Some of the main opponents of VMT pricing are conservatives who fear that it will invade people’s privacy or “double tax” roads. But the Antiplanner’s proposal is to eliminate the gas tax, thus eliminating any fear of double taxation. Meanwhile, every experiment done with vehicle-mile pricing has carefully preserved individual privacy–devices used to track road charges haven’t kept track of where or when people traveled, only of the amounts they spend. Conservatives should worry more about insuring that fees collected from highway users are spent on the roads they use, not on frivolous streetcars and light-rail projects.

Even Oregon Representative Earl Blumenauer–who rarely agrees with the Antiplanner on any land-use or transportation issue–supports VMT pricing. So maybe this important change in transportation pricing has a chance to take place soon.


4 thoughts on “The Benefits and Costs of Tolling

  1. bennett

    “…congestion… we know how to fix it…”

    Really? I’m going to need you to elaborate because nothing you posted today convinced me that tolling will solve the congestion problem. Rush hour is rush hour.
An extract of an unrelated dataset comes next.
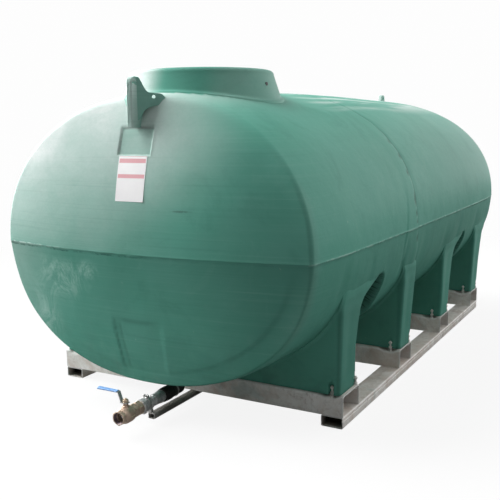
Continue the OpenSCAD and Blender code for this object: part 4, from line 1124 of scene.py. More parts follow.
def build_rear_lug(mat):
    lo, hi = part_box("rear_lifting_lug")
    y = (Y0 + 3050)
    z = hi.z / MM - 70
    out = [(-72, z - 30), (-70, z + 6), (-60, z + 11), (-42, z + 20), (-34, z + 34), (-27, z + 58), (-20, z + 66), (-10, z + 70), (18, z + 70), (28, z + 66), (36, z + 56), (44, z - 4), (46, z - 30)]
    p = extrude_outline("rear_lug_shell", out, 28, mat, holes=((6, z + 42, 11),), bevel=4, seg=3)
    p.data.transform(Matrix.Translation((0, y * MM, 0)) @ Matrix.Rotation(math.radians(90), 4, "Z"))
    return p


# ---------------------------------------------------------------- label
def build_label(mat):
    w, h, zc, xc = 168.0, 214.0, 1262.0, 0.0
    nx, nz = 24, 30
    v = []
    for j in range(nz + 1):
        for i in range(nx + 1):
            x = xc - w / 2 + w * i / nx
            z = zc - h / 2 + h * j / nz
            b = TT - off(-H)
            a = TA - off(-H)
            q = ((abs(x) / a) ** NT + (abs(z - ZQ) / b) ** NT) ** (1 / NT)
            zz = (z - ZQ) / (q * b)
            y = YM - (H + SAG - (SAG + 60 * zz * zz) * q * q)
            # the same slow waves as the skin
            p = np.array([[x, y, z]])
            d = (2.6 * lattice(p / 520.0, 1) + 1.1 * lattice(p / 230.0, 2) + 0.25 * lattice(p / 60.0, 3))[0]
            lift = 1.6 + 0.5 * math.exp(-((i - nx) ** 2 + j ** 2) / 14.0) * 3 + 0.35 * math.sin(x / 31.0 + z / 47.0)
            v.append([x, y - d - lift, z])
    F = grid_faces(nz + 1, nx + 1, wrap=False)
    ob = new_mesh("label_sheet", v, F, mat)
    s = ob.modifiers.new("thick", "SOLIDIFY")
    s.thickness, s.offset = 0.0006, -1
    apply_mods(ob)
    for p in ob.data.polygons:
        p.use_smooth = True
    sharp_by_angle(ob.data, 50)
    return ob


# ---------------------------------------------------------------- materials
def nodes_of(mat):
    mat.use_nodes = True
    nt = mat.node_tree
    nt.nodes.clear()
    out = nt.nodes.new("ShaderNodeOutputMaterial")
    b = nt.nodes.new("ShaderNodeBsdfPrincipled")
    nt.links.new(b.outputs[0], out.inputs[0])
    return nt, b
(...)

People get to work at 8 and leave at 5. How will tolls change this?

  2. Frank

    People get to work at 8 and leave at 5″

    Maybe half do. I certainly don’t. 6-3 for me. Factor in that the labor participation rate is the lowest in 30 years. Also don’t forget that telecommuting accounts for 11 percent of the workforce. This is all somewhat irrelevant because as others have pointed out, most trips are not commuting trips.

    Anywho. Walter Block wrote about the effects of congestion pricing long ago. This is nothing new and readily available to anyone with curiosity enough to use ask the Oracle and patient enough to do the reading.

  3. bennett

    I know congestion pricing has been used in Western Europe. Has it been successful? In particular, has the congestion pricing simply shifted the load to other roads and arterials? In Central Texas we have a bunch of new toll roads which are all free and clear on congestion. However, the traffic burden on intersecting roads has been increased significantly, and the toll roads have not resulted in the reduction of congestion on I-35 and mopac as promised.

  4. FrancisKing

    Congestion pricing in Europe has been a success. It has been applied as a congestion ring around an urban area. This then leads to much lower car flows. The experience of London is that the car flows tend to creep back after a while – I guess the less busy roads start to look attractive.